Your nanny, that nice Scottish lady with the large nose and the deep voice – I believe her name was Miss McDoogal, wasn't it? – later told me she thought the whole affair had an awful lot to do with you finally receiving you glasses. You have no idea, puffin, how much that first clear grasp of your surroundings changed you. Within days, you turned from intelligent, but somewhat overly concentrated, overly hesitant child to a miniature version of Marco Polo. Perfectly fascinated by what you saw, perfectly determined to take exploration just one step further.
Our mistake probably lay in underestimating the effect this would have on your usual afternoon drowsiness. So one day – Nanny McDoogal had just put you to bed and had gone to fetch your favourite book of fairy tales – you used the opportunity for a quite challenging expedition.
From the nursery's servant entry to the staircase and then all the way down to the staff's dining room. Lord knows how you managed to stray that far without getting noticed. There must have been at least twenty-five different people in your parents' employ; butler, under-butler, housekeeper, maids, kitchen staff. The scullery maid who discovered you sitting on the floor in nothing but your socks and pyjamas later swore you had a remarkably good idea of where you were headed and only failed to pick the right door.

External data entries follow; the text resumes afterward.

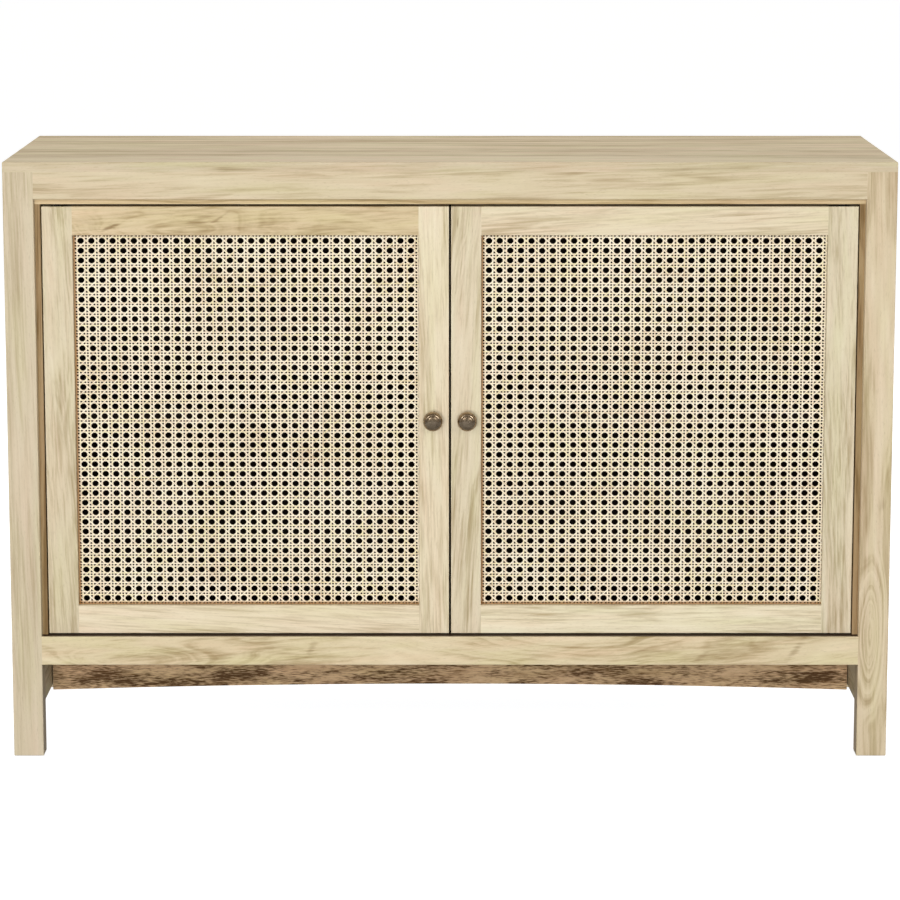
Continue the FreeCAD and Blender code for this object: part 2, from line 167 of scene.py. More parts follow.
def long_spots(tree: bpy.types.NodeTree, point: bpy.types.NodeSocket, length: float,
               width: float, detail: float = 2.0) -> bpy.types.Node:
    """Add a pattern of soft spots that are long in X and narrow in Y and Z.

    Args:
        tree: The tree that the pattern goes into.
        point: The point on the piece, with its grain along X.
        length: The length of a spot.
        width: The width of a spot.
        detail: How many finer layers the pattern has.

    Returns:
        The node whose Fac is the pattern.
    """
    scaled = add_node(tree, "ShaderNodeVectorMath", {
        0: point, 1: (1 / length, 1 / width, 1 / width),
    }, operation="MULTIPLY")
    return add_node(tree, "ShaderNodeTexNoise", {
        "Vector": scaled.outputs["Vector"], "Scale": 1.0, "Detail": detail, "Roughness": 0.55,
    })


def weighted(tree: bpy.types.NodeTree, parts: Sequence[tuple[bpy.types.NodeSocket, float]],
             start: float) -> bpy.types.NodeSocket:
    """Add patterns together, each by its own share.

    Args:
        tree: The tree that the sum goes into.
        parts: Each pattern with its share.
        start: What the sum starts from.

    Returns:
        The sum.
    """
    total: Any = start
    for pattern, share in parts:
        total = add_node(tree, "ShaderNodeMath", {0: pattern, 1: share, 2: total},
                         operation="MULTIPLY_ADD").outputs["Value"]
    return total


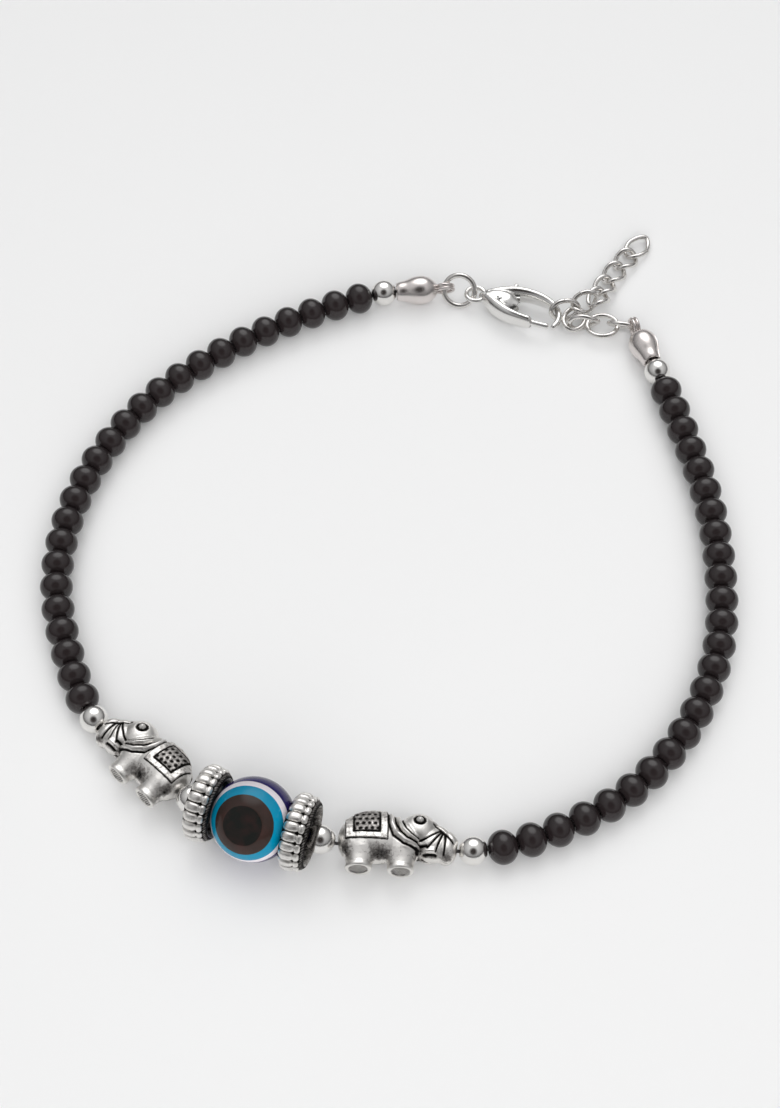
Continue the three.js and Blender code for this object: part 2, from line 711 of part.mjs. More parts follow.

'But I want to say hello to Mr. Beedle and ask if I can see where he cooks dinner.' That's about what you said to her when she wrapped you in an overcoat and gave you a cupcake. All your protest helped little. You were lifted up and carried back to your quarters. Your nanny, who had already alarmed the whole household by then, didn't know whether to feel relieved and amused or to be angry. Her professional instincts, though, must have told her your curiosity was not to be taken lightly, because a couple of days later she took you on a supervised tour through the house's 'unseen' rooms.
Investigative minds need to be guided, not tied down, as she used to say. And this strategy would have worked perfectly well if it hadn't been for the questions you asked once the big tour was finished. Very innocent, but at the same time quite understandable. They upset your mother. Poor Miss McDoogal probably was forced to perform the most complicated diplomatic act of her entire career, simply because there is no good way of informing a sheltered five-year-old about the realities of his life style.
I doubt it's such an act of criminal insanity you feel perfectly happy in your current surroundings, Rudolph. Three rooms, the most unique gentleman's gentleman as the one and only servant. Maybe I'm turning socialist in my old age."